# Lab - Data Visualizations with Seaborn & Pandas

## Introduction

In this lab, you will apply your knowledge of the advanced visualization library Seaborn to generate plots that provide insight into the popular `tips` dataset.

## Objectives

You will be able to:
    
- Create a boxplot using Seaborn
- Label plots with appropriate axis labels and titles
- Create an lmplot using Seaborn
- Create a subplot using Seaborn
- Create data visualizations with Pandas

## Part I: Seaborn

We will use a randomly generated data set to practice using Seaborn. Begin by running the below code without change.

In [1]:
# CodeGrade step0

# Run this cell without change

import numpy as np
import seaborn as sns
import matplotlib.pyplot as plt
%matplotlib inline

# The seed must be 42 for the data to replicate
seed = 42

# Data
data = np.random.normal(size=(20, 10)) + np.arange(10) / 2

We'll being with basic visualizations with Seaborn.

### Step 1

Create a boxplot and pass in the parameter data=data. Store the object returned in the variable boxplot.

In [2]:
# CodeGrade step1



### Step 2
Repeat step 1, but
* Call the boxplot object's set() method and pass in the following parameters:
* xlabel= 'X Label'
* ylabel= 'Y Label'
* title = 'Example Boxplot'

In [3]:
# CodeGrade step2



Now we'll move to changing style and content.

### Step 3

Repeat step 2, but now call Seaborn's 'set_style()' method and pass in the string 'darkgrid'.

In [4]:
# CodeGrade step3



Now we'll move to changing style and content.

### Step 4

While the plot looks much better now, the size of the text for ticks and axis labels so small that it would be hard for people to read it unless they're right in front of the monitor--that's a problem, if the visualizations are going to be used in something like a tech talk or presentation.
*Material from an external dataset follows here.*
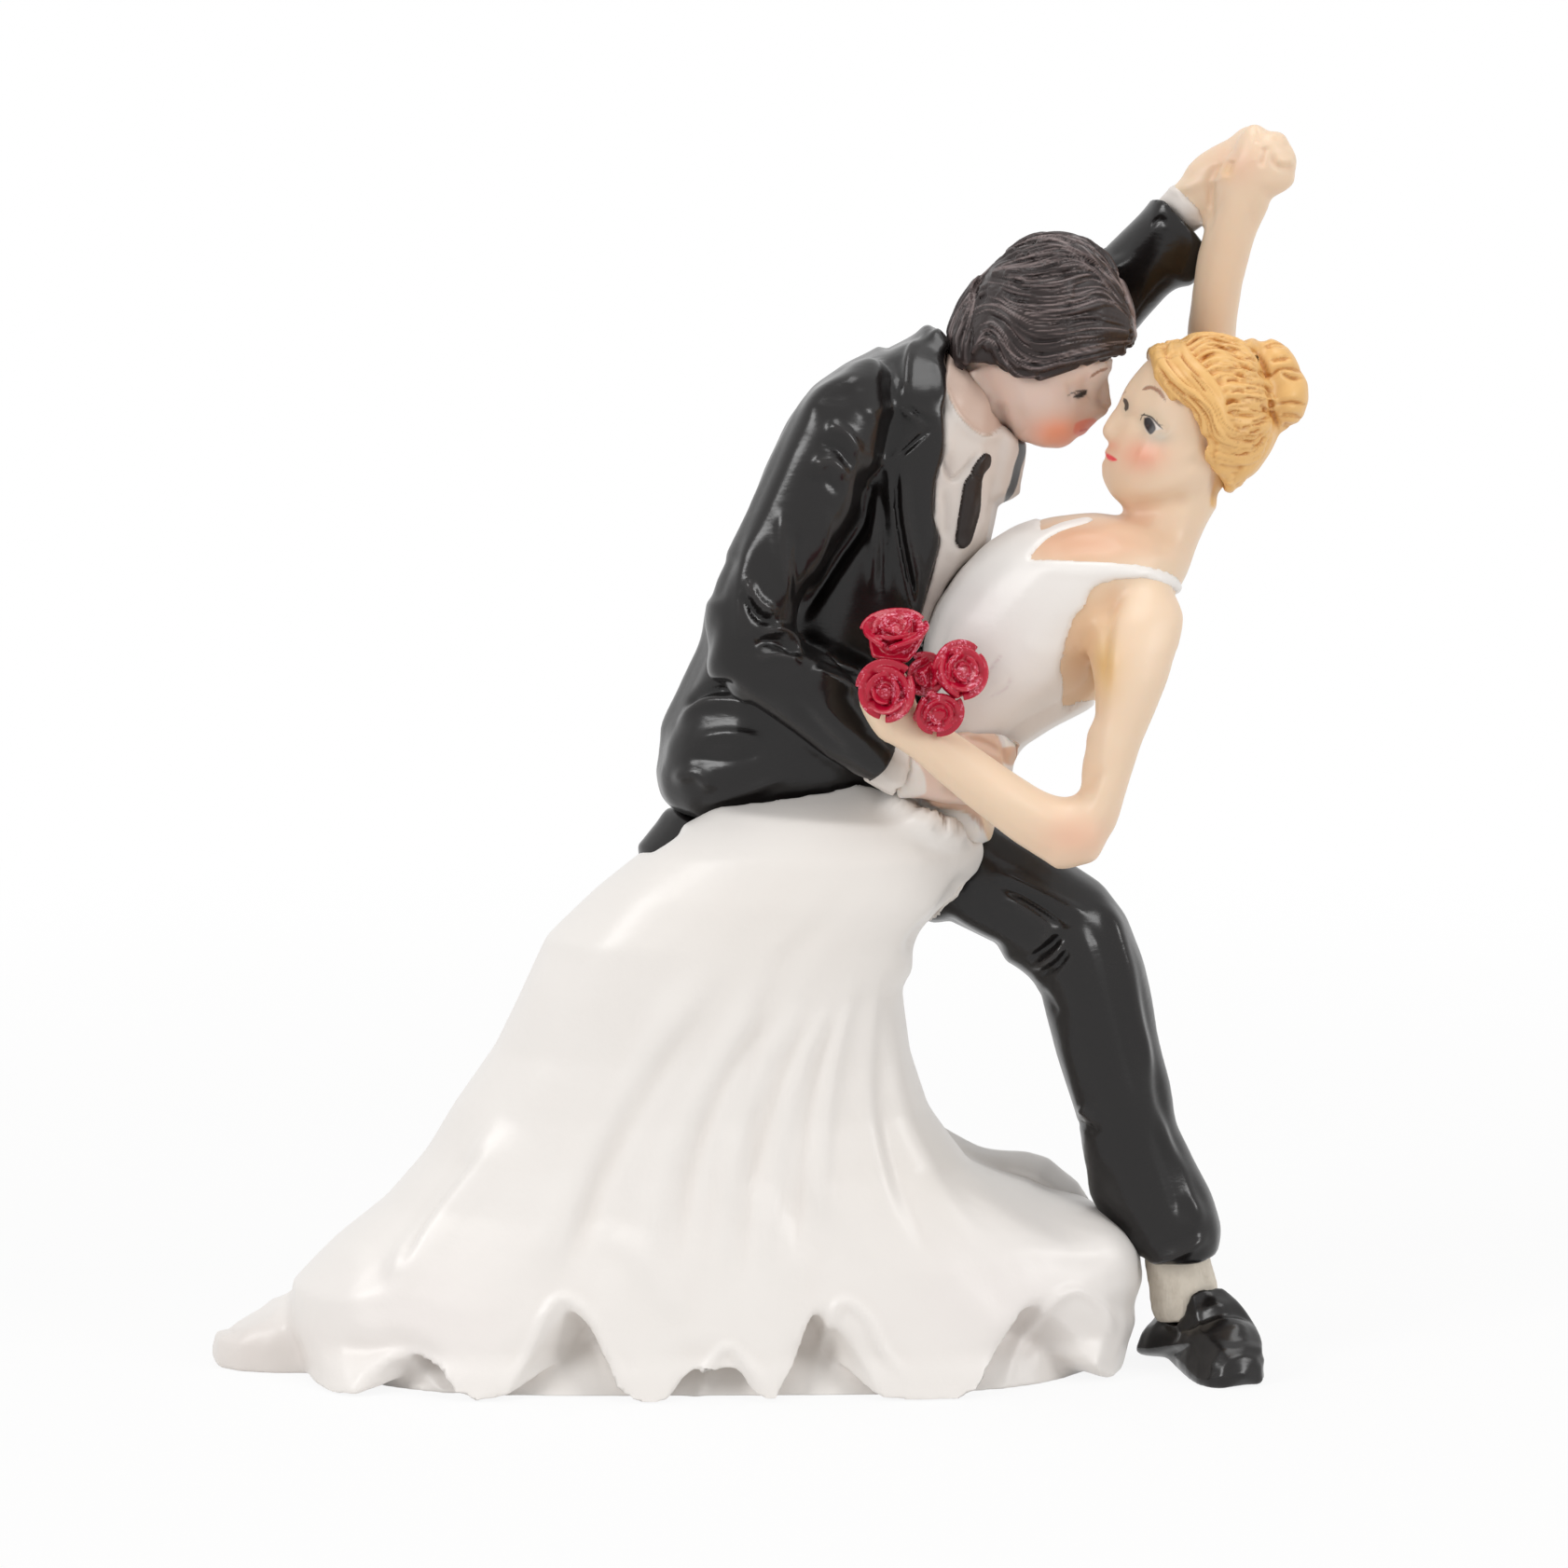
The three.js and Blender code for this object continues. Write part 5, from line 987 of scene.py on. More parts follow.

* Call Seaborn's set_context() method and pass in the string 'poster' (the default is 'notebook')
* Recreate the labeled boxplot that we made in Step 3



In [5]:
# CodeGrade step4



We'll now turn to the canonical Seaborn peguins dataset.

In [6]:
# CodeGrade step0

# Run this cell without change

penguins = sns.load_dataset("penguins")
penguins

Unnamed: 0,species,island,bill_length_mm,bill_depth_mm,flipper_length_mm,body_mass_g,sex
0,Adelie,Torgersen,39.1,18.7,181.0,3750.0,Male
1,Adelie,Torgersen,39.5,17.4,186.0,3800.0,Female
2,Adelie,Torgersen,40.3,18.0,195.0,3250.0,Female
3,Adelie,Torgersen,,,,,
4,Adelie,Torgersen,36.7,19.3,193.0,3450.0,Female
...,...,...,...,...,...,...,...
339,Gentoo,Biscoe,,,,,
340,Gentoo,Biscoe,46.8,14.3,215.0,4850.0,Female
341,Gentoo,Biscoe,50.4,15.7,222.0,5750.0,Male
342,Gentoo,Biscoe,45.2,14.8,212.0,5200.0,Female


### Step 5

Now use Seaborn to create a histogram by 'body_mass_g' with the following parameters
*   context is set to 'talk'
*   the width of the bins is set to 100 g
*   color of the rectangles should distinguish male and female (as well as N/A)
*   the horizontal axis should be 'Body Mass (g)', the vertical axis 'Number of Penguins', and the title 'Penguin Mass Distribution by Sex'



In [7]:
# CodeGrade step5



### Step 6

Create a scatter plot of the bill length (horizontal axis) vs. the bill depth (vertical axis), with

* the context set to paper
* have the points color represent the sex
* have the points shape represent the species
* name the horizontal axis 'Bill Length (mm)', the vertical axis is 'Bill Depth, where the tile is 'Scatterplot of Bill Sizes of Penguins'

In [8]:
# CodeGrade Step6


## Part II: Pandas

### Visualizing High Dimensional Data

Pandas also has plotting tools that help with visualizing high dimensional data, i.e., way too many columns/variables to inspect individually. Let's explore some of these features by loading in the iris flower dataset.

The iris dataset is a classic multivariate dataset, which includes the sepal length, sepal width, petal length, and petal width for hundreds of samples of three species of the iris flower.

In [None]:
# CodeGrade step0

# Run this cell without change

iris = sns.load_dataset('iris')
iris.head()

### Step 7

Pandas has a plotting tool that allows us to create a scatter matrix from a DataFrame. A scatter matrix is a way of comparing each column in a DataFrame to every other column in a pairwise fashion.

The scatter matrix creates scatter plots between the different variables and histograms along the diagonals.

This allows us to quickly see some of the more obvious patterns in the dataset. Let's use it to visualize the iris DataFrame and see what insights we can gain from our data. We will use the method `pd.tools.plotting.scatter_matrix()` and pass in our dataset as an argument.

In [None]:
# CodeGrade Step7


### Step 8

Now repeat the previous step, but using 'pairplot' from Seaborn and letting hue be set to 'species'.

In [None]:
# CodeGrade Step8



You should contemplate the similarities and differences between the two visual outputs.

### Step 9

Pandas includes a plotting tool for creating parallel coordinates plots which could be a great way to visualize multivariate data.

Parallel coordinate plots are a common way of visualizing high dimensional multivariate data. Each variable in the dataset corresponds to an equally-spaced, parallel, vertical line. The values of each variable are then connected by lines between for each individual observation.

Let's create a parallel plot for the 4 predictor variables in the iris dataset and see if we can make any further judgments about the nature of data. We will use the pd.plotting.parellel_coordinates() function and pass in the iris dataset with the response column (species) as an argument, just like we saw above. Let's also apply some customizations.

Color the lines by class given in 'species' column (this will allow handy inspection to see any patterns). 

In [None]:
# CodeGrade Step9